First, Thawng offers a quick lesson on the cellphone he will leave with them. He inputs his and the caseworker's names. If for any reason the family needs to get in touch with them, he explains, push these buttons, leave a name.
The family has many questions and concerns, which Thawng translates for the caseworker into English.
May they have a television? There is none available, the caseworker tells them.
Will the agency be able to help them bring their oldest daughter, left behind in a refugee camp in Thailand? As soon as we get her arrival information, the caseworker says, we'll let you know.
Where can they go to learn English? Classes start in two weeks.
Thawng introduces them to common household items that they are unfamiliar with. Refrigerator. Thermostat. Stove.
Like Thawng a year ago, the Be family arrived with basically nothing .
The family, Lor Be said, escaped their home in Burma to live in a camp in Thailand, where two of their children were born.
Police, she said, often stopped and harassed them. They were confined to the camp because they had no identification.
"Everything was really bad," she said. "Now there's hope because we have help."
In addition to housing, the resettlement program assists families with enrolling their children in school and budgeting, McBrayer said.
The program is funded by the U.S. Department of State but is always in need of donations of furniture and gently used household items. (To make a donation, contact Catholic Charities at 404-881-6571.)
According to McBrayer, about 2,000 refugees arrive in the Atlanta area this year. Nationally, about 70,000 refugees will be admitted into United States this year alone, she said.
Fleeing repression
Thawng first arrived in the United States in 2006, fleeing Burma shortly after the military learned his brother had joined the Chin National Army. The Chin of western Burma are primarily Christian, Thawng said, and face cultural, religious and ethnic repression from a predominantly Buddhist junta.
"They tortured my father in front of my mother, then threw him in jail," Thawng said recently.
Thawng, then a teenager, walked three days to the jail in hopes of taking his sick father's place, but the military wouldn't allow it. In December 2002, after nearly six months in jail, his father was finally released. But two weeks later, the family was forced to flee their home, left burning in the distance.
Myint Thawng still isn't sure how he became separated from the rest of the family but said he walked five days through the jungles of Thailand before settling in a refugee camp in Malaysia, where he lived for the next three years, packed in a tent with nearly 20 others. Catholic missionaries in the camp gave him a job as a translator.
'A heart for refugees'
Myint Thawng said his brother was located in 2005, alive and well. The brothers still don't know the whereabouts of the rest of the family.
The two came to the United States, first to Nashville, Tenn., then to Atlanta because of its larger Burmese population.
"Catholic Charities," Thawng said, "helped me with everything."
But McBrayer said Thawng also was willing to help himself and others.
"It became apparent that a lot of refugees from Malaysia knew him," she said, "and that he was always willing to pitch in and help at the agency.

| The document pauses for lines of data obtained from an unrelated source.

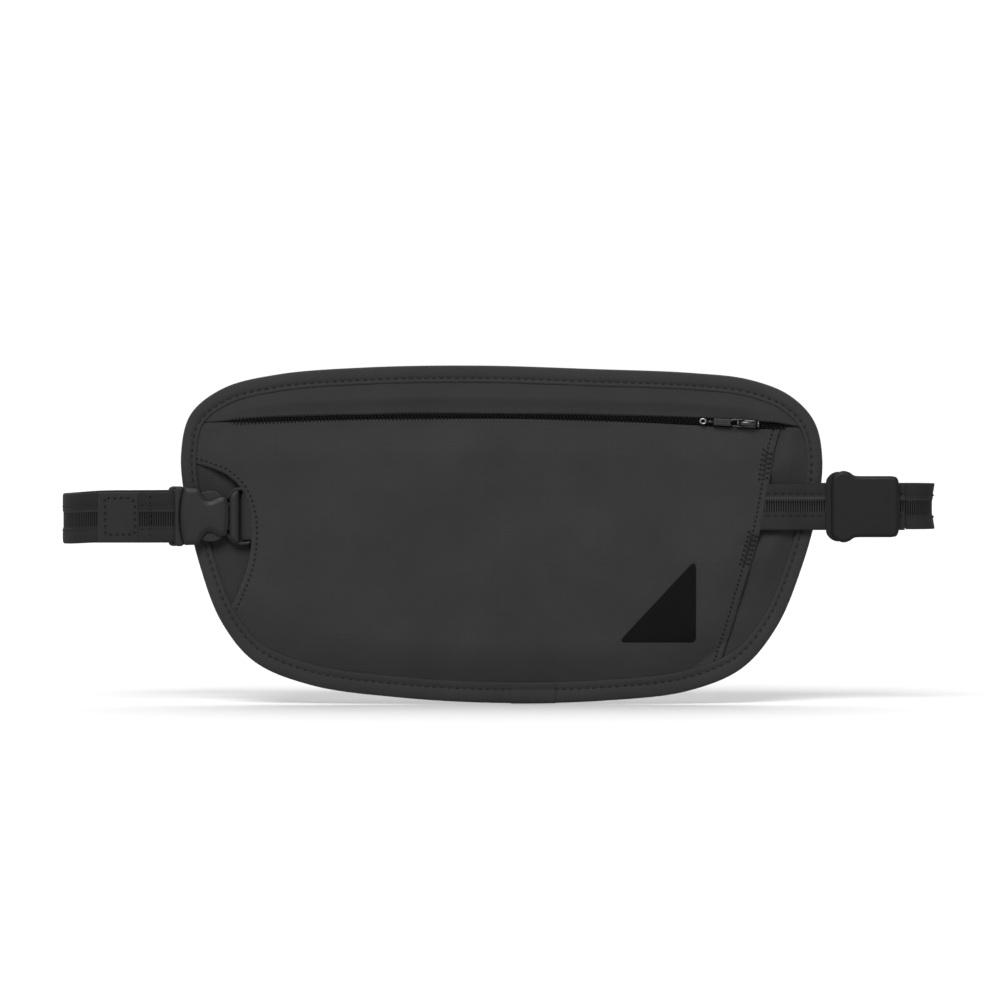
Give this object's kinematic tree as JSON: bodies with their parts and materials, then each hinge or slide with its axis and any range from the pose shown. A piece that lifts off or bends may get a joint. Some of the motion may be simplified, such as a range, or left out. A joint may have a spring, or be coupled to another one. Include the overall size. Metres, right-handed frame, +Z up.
{
  "type": "money belt",
  "caption": "Slim zipped waist pouch with a bound edge, side-release buckle, sliding adjuster and a waist strap that closes into a loop.",
  "frame": {"origin": "centre of the pouch's flat back face, which lies against the wearer", "axes": "+Z up as worn, +X to the viewer's right along the belt's longest side, +Y from the pouch back towards the wearer; the pouch front faces -Y"},
  "size_m": [0.3887, 0.0729, 0.1503],
  "materials": {
    "ripstop": "charcoal nylon with a fine ripstop grid, slight sheen",
    "plain_cloth": "charcoal plain-weave nylon, matt",
    "binding": "charcoal soft edge tape with a stitched inner edge",
    "backing": "dark knitted mesh, soft against the body",
    "liner": "thin grey metallised cloth",
    "label": "near-black smooth label, edges turned in",
    "thread": "dense black zigzag stitching",
    "zip_tape": "black woven tape",
    "zip_coil": "black nylon coil",
    "dark_metal": "dark polished metal",
    "grip": "grey moulded grip with a fine texture",
    "buckle_plastic": "dark grey moulded acetal, satin",
    "webbing": "charcoal strap with two hemmed edges and a ribbed centre"
  },
  "bodies": {
    "pouch": {"back_panel": "backing", "shielding_liner": "liner", "front_panel": "ripstop", "top_yoke": "plain_cloth", "side_panel": "plain_cloth", "garage_panel": "plain_cloth", "edge_binding": "binding", "label_patch": "label", "bartack_upper": "thread", "bartack_lower": "thread", "zip_tape_upper": "zip_tape", "zip_tape_lower": "zip_tape", "zip_coil_upper": "zip_coil", "zip_coil_lower": "zip_coil", "zip_stop_closed": "dark_metal", "zip_stop_open": "dark_metal", "buckle_plug": "buckle_plastic", "plug_webbing": "webbing", "strap_bend_left": "webbing", "strap_rear": "webbing", "strap_bend_right": "webbing", "strap_lead": "webbing", "anchor_ring": "buckle_plastic", "anchor_tab": "webbing"},
    "slider": {"zip_slider": "dark_metal"},
    "pull": {"zip_pull": "dark_metal", "zip_pull_grip": "grip"},
    "socket": {"buckle_socket": "buckle_plastic", "strap_tail": "webbing"},
    "arm_upper": {"release_arm_upper": "buckle_plastic"},
    "arm_lower": {"release_arm_lower": "buckle_plastic"},
    "adjuster": {"adjuster_frame": "buckle_plastic", "adjuster_cover": "buckle_plastic", "strap_over_bar": "webbing"}
  },
  "joints": [
    {"name": "zip_slide", "type": "hinge", "parent": "pouch", "child": "slider", "pos_m": [-0.015, -0.0054, -2.2072], "axis": [0, -1, 0], "range_deg": [0, 5.6]},
    {"name": "zip_pull_swing", "type": "hinge", "parent": "slider", "child": "pull", "pos_m": [0.1076, -0.00735, 0.04947], "axis": [0.055, 0, 0.9985], "range_deg": [0, 170]},
    {"name": "buckle_release", "type": "slide", "parent": "pouch", "child": "socket", "axis": [-1, 0, 0], "range_m": [0, 0.028], "deforming": ["strap_bend_left", "release_arm_upper", "release_arm_lower"]},
    {"name": "arm_upper_squeeze", "type": "hinge", "parent": "pouch", "child": "arm_upper", "pos_m": [-0.1191, -0.0078, 0.0132], "axis": [0, -1, 0], "range_deg": [0, 8], "stiffness_Nm_per_rad": 0.15},
    {"name": "arm_lower_squeeze", "type": "hinge", "parent": "pouch", "child": "arm_lower", "pos_m": [-0.1191, -0.0078, 0.0034], "axis": [0, 1, 0], "range_deg": [0, 8], "stiffness_Nm_per_rad": 0.15},
    {"name": "adjuster_slide", "type": "slide", "parent": "pouch", "child": "adjuster", "axis": [-1, 0, 0], "range_m": [-0.008, 0.024]}
  ]
}
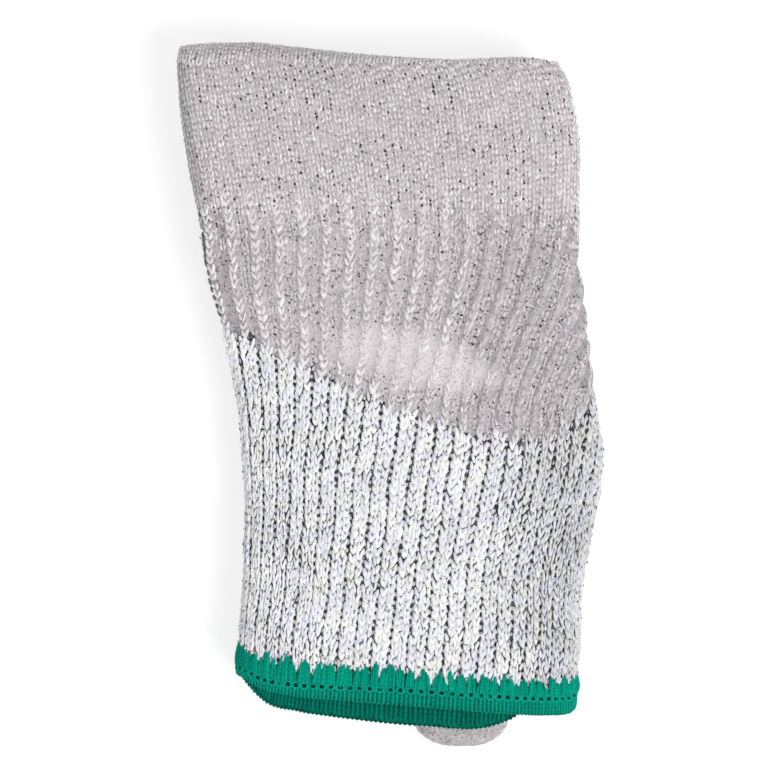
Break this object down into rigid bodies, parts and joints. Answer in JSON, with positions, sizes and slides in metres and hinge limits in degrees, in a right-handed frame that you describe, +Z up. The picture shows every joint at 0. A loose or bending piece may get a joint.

He has such a heart for refugees, a lot of compassion for people."
He uses his story to encourage the Be family, who, under the resettlement program, have six months to become self-sufficient. That means that the family can make enough money to pay for rent, utilities, transportation, clothing.
After one year, the agency will help the Be family members file for legal residency status and, after five years, assist them in becoming American citizens.
That's the hope of both the Be family and Thawng.
Before, Lor Be said, "There was no hope. Now we can do what we want freely."